In this lesson, learn what rote memorization is. Also, discover the different memorization techniques you can use in your classroom as well as examples of each.
What Is Rote Memorization?
Rote memorization is a learning process that involves repeating information until it’s remembered verbatim. Actors and singers often use rote memorization when they have to learn the lines of a play or a song. Students also use rote memorization to prepare for spelling tests or to memorize definitions of terms, names of presidents, verb forms in a foreign language, and multiplication tables, among other things. Rote memorization is different from meaningful learning, where the material is applied to other ideas and connections are made between concepts.
There are many different techniques that can be utilized to help memorization. Let’s look at a few examples:
- Acronyms can aid in memorization. You can create an acronym by taking the first letter of several words and using them to form one new, easy-to-remember word. For example, HOMES is an acronym often used to remember the Great Lakes (Huron, Ontario, Michigan, Erie, and Superior).
- Chain mnemonics are phrases and sentences where the first letter of each word reflects the order of something.
For example, the first letter of each word in the sentence ‘Every good boy does fine’ represents the order of the lines on the treble clef in music (EGBDF).

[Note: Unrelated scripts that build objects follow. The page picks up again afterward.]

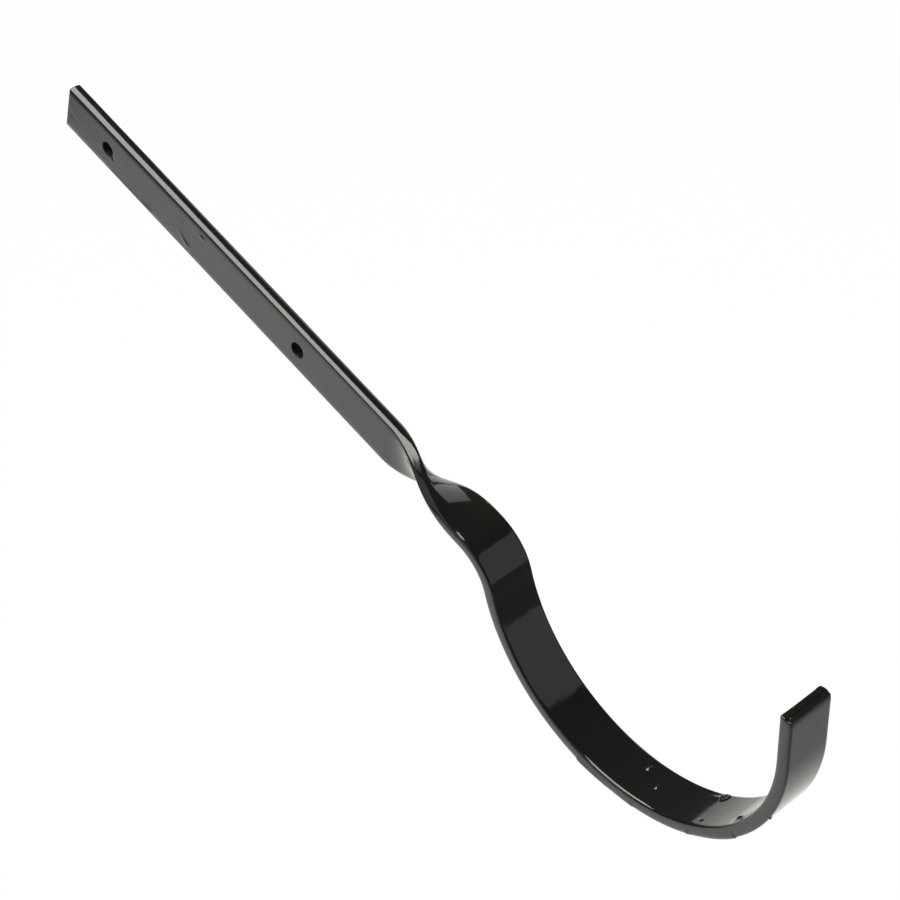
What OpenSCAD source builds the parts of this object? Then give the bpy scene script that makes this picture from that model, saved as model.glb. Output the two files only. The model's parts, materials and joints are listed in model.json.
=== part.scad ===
// Rafter-side gutter bracket: one flat bar, twisted a quarter turn and bent to
// a half-round hook. +X points away from the wall, +Y runs along the gutter and
// +Z is up. The origin is the axis of the gutter seat, at the middle of the hook.

/* [Bar] */
// Width of the flat bar over its paint
bar_w = 20.2; // [16:0.1:30]
// Thickness of the flat bar over its paint
bar_t = 5.2; // [4:0.1:8]
// How far each narrow edge is rounded in from its crown
edge_depth = 1.2; // [0.8:0.1:2]
// Squareness of the narrow edge, where 2 is an ellipse
edge_power = 2.6; // [2:0.1:4]
// How far the paint rounds the rim of the two cut ends
end_round = 0.8; // [0.4:0.1:1.2]

/* [Arm] */
// Length of the straight arm, from its free end to the twist
arm_len = 190; // [180:1:300]
// Downward slope of the arm towards the gutter, in degrees
arm_pitch = 30; // [15:1:45]
// How far the arm stands off the middle plane of the hook
arm_shift = 1.4; // [0:0.1:3]

/* [Screw holes] */
// Diameter of the two screw holes
hole_d = 6.4; // [4:0.1:9]
// Distance from the free end to the first hole
hole_end_gap = 25.8; // [10:0.1:40]
// Distance between the two holes
hole_spacing = 114.1; // [60:0.1:130]

/* [Twist] */
// Length over which the bar turns a quarter turn
twist_len = 45.5; // [30:0.5:70]
// Straight flat length between the twist and the hump
neck_len = 2.5; // [1:0.5:12]

/* [Hook] */
// Inside radius of the hump that turns the bar down
hump_r = 19.8; // [12:0.1:30]
// Angle that the hump turns through, in degrees
hump_turn = 56.3; // [40:0.1:70]
// Diameter of the half-round seat for the gutter
seat_d = 134.5; // [100:0.5:180]
// Angle that the hook turns through, in degrees
hook_turn = 165.5; // [150:0.5:175]
// Straight length at the tip of the hook
tip_len = 19.8; // [8:0.1:35]

/* [Paint drops] */
// Radius of the dried paint drops under the hook
drop_r = 0.9; // [0.5:0.1:1.5]
// How far the drops' centres stand in from the side of the bar
drop_inset = 1.6; // [1.5:0.1:4]
// Angle round the seat from the lowest point to the first drop
drop_first = -6; // [-20:1:5]
// Angle round the seat from each drop to the next
drop_step = 20.5; // [15:0.5:25]
// Number of drops
drop_count = 4; // [1:1:4]

/* [Hidden] */
// Steps along each rounded narrow edge of the section
edge_steps = 10;
// Steps along the twist
twist_steps = 30;
// Steps over each rounded end
end_steps = 4;
// How far the hole cutters pass each face
cut_over = 1;
// Angle by which the two sweeps of a bend pass its middle
sweep_overlap = 1;

half_w = bar_w / 2;
half_t = bar_t / 2;
hook_mid_r = seat_d / 2 + half_t;
hump_mid_r = hump_r + half_t;
// Angle round the seat axis, up from +X, at which the hook leaves the hump
hook_start = 270 - arm_pitch - hump_turn;

function signed_power(value, power) = sign(value) * pow(abs(value), power);

// A length to the nearest 0.0001 mm, so that sections that meet agree to the last digit
function tidy(length) = round(length * 10000) / 10000;

// Outline of the bar drawn in all round by an inset: [across the width, through the thickness]
function bar_outline(inset = 0) =
    let (depth = max(edge_depth - inset, 0.1))
    [
        for (side = [1, -1], step = [0:edge_steps])
            let (angle = -90 + 180 * step / edge_steps)
            side * [
                tidy(half_w - inset - depth + depth * signed_power(cos(angle), 2 / edge_power)),
                tidy((half_t - inset) * signed_power(sin(angle), 2 / edge_power))
            ]
    ];

// Cross-section of the bar at a place along +X. At turn 0 its width stands along Z,
// at turn 90 it lies along Y.
function bar_ring(x, turn, shift = 0, inset = 0) = [
    for (point = bar_outline(inset)) [
        x,
        shift - point[0] * sin(turn) - point[1] * cos(turn),
        point[0] * cos(turn) - point[1] * sin(turn)
    ]
];

// Turn of the section at a share of the twist, easing in and out
function eased(share) = share * share * (3 - 2 * share);

function twist_ring(share) =
    bar_ring(share * twist_len, 90 * eased(share), -arm_shift * (1 - eased(share)));

// Closed skin over a list of rings that all have the same number of points
module skin(rings) {
    count = len(rings[0]);
    last = len(rings) - 1;
    polyhedron(
        points = [for (ring = rings, point = ring) point],
        faces = [
            [for (i = [0:count - 1]) i],
            for (ring = [0:last - 1], i = [0:count - 1])
                let (near = ring * count, far = near + count, next = (i + 1) % count)
                for (triangle = [
                    [near + i, far + i, far + next],
                    [near + i, far + next, near + next]
                ]) triangle,
            [for (i = [count - 1:-1:0]) last * count + i]
        ]
    );
}

// Rim of a cut end, rounded over its last length, with the cut face at x = 0
module rounded_end(turn) {
    skin([
        for (step = [0:end_steps])
            let (angle = 90 * step / end_steps)
            bar_ring(end_round * (1 - cos(angle)), turn, 0, end_round * (1 - sin(angle)))
    ]);
}

// Straight bar along +X, with its width along Y
module flat_bar(length) {
    rotate([90, 0, 90])
        linear_extrude(length)
            polygon(bar_outline());
}

// Bar bent the flat way round the Y axis, from the +X side up through a turn. It is
// swept in from both of its ends, and the two sweeps overlap at the middle of the bend.
module bent_bar(middle_r, turn) {
    for (end = [0, 1])
        rotate([0, -turn * end, 0])
            rotate([90, 0, 0])
                rotate_extrude(angle = (1 - 2 * end) * (turn / 2 + sweep_overlap), $fn = 180)
                    translate([middle_r, 0])
                        rotate(90)
                            polygon(bar_outline());
}

// Straight arm along +X from its free end, with its width along Z and its two screw holes
module arm() {
    rounded_end(0);
    difference() {
        translate([end_round, 0, 0])
            rotate([90, 0, 0])
                flat_bar(arm_len - end_round);
        for (hole_x = [hole_end_gap, hole_end_gap + hole_spacing])
            translate([hole_x, half_t + cut_over, 0])
                rotate([90, 0, 0])
                    cylinder(h = bar_t + 2 * cut_over, d = hole_d, $fn = 64);
    }
}

// Everything on the arm's own line, along +X up to the start of the hump at the origin
module arm_and_twist() {
    translate([-neck_len - twist_len - arm_len, 0, 0]) {
        translate([0, -arm_shift, 0])
            arm();
        translate([arm_len, 0, 0])
            skin([for (step = [0:twist_steps]) twist_ring(step / twist_steps)]);
        translate([arm_len + twist_len, 0, 0])
            flat_bar(neck_len);
    }
}

// Straight tip along +X from the end of the hook
module tip() {
    flat_bar(tip_len - end_round);
    translate([tip_len, 0, 0])
        mirror([1, 0, 0])
            rounded_end(90);
}

// Drops of paint that dried under the hook, along the side of the bar
module paint_drops() {
    for (drop = [0:drop_count - 1])
        rotate([0, -(270 + drop_first + drop * drop_step), 0])
            translate([hook_mid_r + half_t, drop_inset - half_w, 0])
                sphere(r = drop_r, $fn = 12);
}

module bracket() {
    color("#1c1c1b") {
        rotate([0, -hook_start, 0]) {
            bent_bar(hook_mid_r, hook_turn);
            rotate([0, -hook_turn, 0])
                translate([hook_mid_r, 0, 0])
                    rotate([0, -90, 0])
                        tip();
            translate([hook_mid_r + hump_mid_r, 0, 0])
                rotate([0, 180, 0]) {
                    bent_bar(hump_mid_r, hump_turn);
                    rotate([0, -hump_turn, 0])
                        translate([hump_mid_r, 0, 0])
                            rotate([0, 90, 0])
                                arm_and_twist();
                }
        }
        paint_drops();
    }
}

bracket();
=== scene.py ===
"""Rafter-side gutter bracket: one black dip-painted flat bar, in a white studio.

The paint's surface is one skin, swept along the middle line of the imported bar: arm,
quarter twist, short flat neck, hump, half-round hook and straight tip. Points on it are
first laid out in bar coordinates, in millimetres: the distance along the bar, the place
across its width and the place through its thickness. Sags, drips and bubbles are raised
there, and only then is the bar twisted and bent into the row frame.
"""
import json
import math

import bmesh
import bpy
import numpy as np
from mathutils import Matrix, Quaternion, Vector, noise


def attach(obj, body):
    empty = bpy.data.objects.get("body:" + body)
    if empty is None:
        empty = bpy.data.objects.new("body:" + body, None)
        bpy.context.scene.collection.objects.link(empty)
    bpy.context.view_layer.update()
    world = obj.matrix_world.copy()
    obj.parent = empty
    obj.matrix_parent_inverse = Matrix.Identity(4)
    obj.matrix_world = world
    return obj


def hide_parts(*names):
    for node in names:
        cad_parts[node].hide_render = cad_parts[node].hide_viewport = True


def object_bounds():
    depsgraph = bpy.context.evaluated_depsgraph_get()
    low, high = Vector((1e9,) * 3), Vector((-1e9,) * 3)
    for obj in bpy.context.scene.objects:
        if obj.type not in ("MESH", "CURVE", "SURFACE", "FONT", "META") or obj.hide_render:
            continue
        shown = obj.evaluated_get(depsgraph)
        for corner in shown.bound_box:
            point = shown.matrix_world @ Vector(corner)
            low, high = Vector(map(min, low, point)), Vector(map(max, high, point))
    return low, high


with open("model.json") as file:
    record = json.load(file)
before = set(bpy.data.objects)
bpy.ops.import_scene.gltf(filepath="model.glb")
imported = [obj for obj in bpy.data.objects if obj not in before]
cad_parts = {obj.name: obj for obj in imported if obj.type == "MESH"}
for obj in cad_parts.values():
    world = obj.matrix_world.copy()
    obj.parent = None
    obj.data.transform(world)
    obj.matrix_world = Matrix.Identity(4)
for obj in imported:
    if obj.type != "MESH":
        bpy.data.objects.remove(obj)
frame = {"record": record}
cad_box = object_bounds()
mounts = {mount["name"]: mount for mount in frame["record"]["mounts"]}

MM = 0.001

# ---- The bar, in millimetres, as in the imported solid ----
BAR_W = 20.2
BAR_T = mounts["screw_hole_upper"]["dims"]["length_mm"]
EDGE_DEPTH = 1.2
EDGE_POWER = 2.6
HOOK_EDGE_POWER = 3.3
END_ROUND = 0.8
ARM_LEN = 190.0
ARM_PITCH = 30.0
ARM_SHIFT = 1.4
TWIST_LEN = 45.5
NECK_LEN = 2.5
HUMP_R = 19.8
HUMP_TURN = 56.3
SEAT_R = mounts["gutter_seat"]["dims"]["r_mm"]
HOOK_TURN = 165.5
TIP_LEN = 19.8
HOLE_R = mounts["screw_hole_upper"]["dims"]["r_mm"]
HOLE_END_GAP = 25.8
HOLE_SPACING = 1000 * math.dist(
    mounts["screw_hole_upper"]["pos_m"], mounts["screw_hole_lower"]["pos_m"]
)

HALF_W = BAR_W / 2
HALF_T = BAR_T / 2
HUMP_MID_R = HUMP_R + HALF_T
HOOK_MID_R = SEAT_R + HALF_T
HOOK_START = 270 - ARM_PITCH - HUMP_TURN

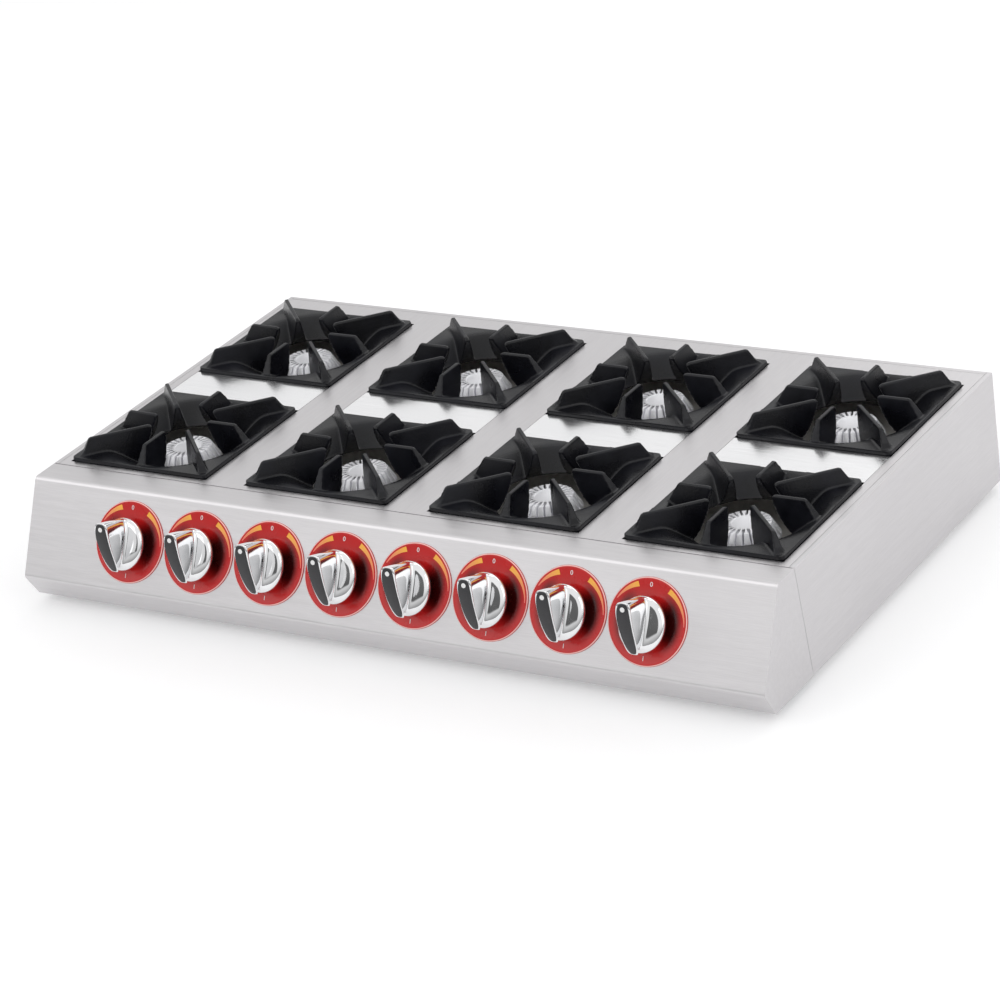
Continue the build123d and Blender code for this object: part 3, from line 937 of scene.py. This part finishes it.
@dataclass
class CastGrate(Assembly):
    """Square cast-iron grate with a dished middle and eight drafted fingers."""

    side: float = 0.198
    corner: float = 0.005
    drop: float = 0.007
    rise: float = 0.005
    wall: float = 0.006
    lip: float = 0.103
    dish: Section = (
        (0.0985, 0.0047), (0.0940, 0.0037), (0.0895, 0.0017), (0.0850, -0.0010),
        (0.0800, -0.0045), (0.0750, -0.0083), (0.0700, -0.0120), (0.0660, -0.0152),
        (0.0630, -0.0165),
    )
    dish_under: Section = (
        (0.0642, -0.0180), (0.0668, -0.0180), (0.0700, -0.0165), (0.0745, -0.0130),
        (0.0795, -0.0092), (0.0845, -0.0055), (0.0895, -0.0022), (0.0940, -0.0003),
        (0.0945, 0.0030),
    )
    finger_thick: float = 0.0046
    finger_draft: float = 0.35
    finger_rise: float = 0.025
    finger_tip: Section = (
        (0.0650, -0.0165), (0.0590, -0.0135), (0.0520, -0.0060), (0.0455, 0.0040),
        (0.0405, 0.0140), (0.0375, 0.0215), (0.0393, 0.0242), (0.0420, 0.0250),
    )
    short_end: float = 0.0795
    short_foot: float = 0.0925
    short_knee: float = 0.015
    long_end: float = 0.116
    long_foot: float = 0.133
    long_knee: float = 0.0105
    finger_root: Section = ((0.096, 0.0022), (0.088, -0.0015), (0.079, -0.0075), (0.070, -0.0140))
    finger_shoulder: Span = (0.002, 0.0012)
    knee_share: float = 0.45
    facets: int = 96
    voxel: float = 0.00125
    kept_share: float = 0.32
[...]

- Rhyming is another form of chain mnemonic. Most of us are familiar with the old rhyme ‘i before e except after c,’ which helps us remember the correct spelling of words like ‘receive’ and ‘receipt.’
- Part learning is a method that involves breaking the material up into parts, or short lists. This is helpful when there’s an extensive amount of material to be memorized.
- Distributed practice is a method of breaking the practice sessions into smaller chunks of time, distributed over a period of hours or days.
For example, the first part of a play is memorized in one session, the next part in the subsequent session, and so on. This strategy is the opposite of ‘cramming’ or ‘massed practice’ in a single session.
Let’s review. Rote memorization is a learning process that involves repeating information until it’s remembered verbatim. Techniques used to aid in memorization include acronyms, chain mnemonics, part learning, and distributed practice.
Rote memorization has its place in learning, but the distinction between rote learning and meaningful learning is important. The goal of teaching is for students to understand the material they’re being asked to learn, not simply to memorize it to pass a test. Students should be taught the difference between these two types of learning.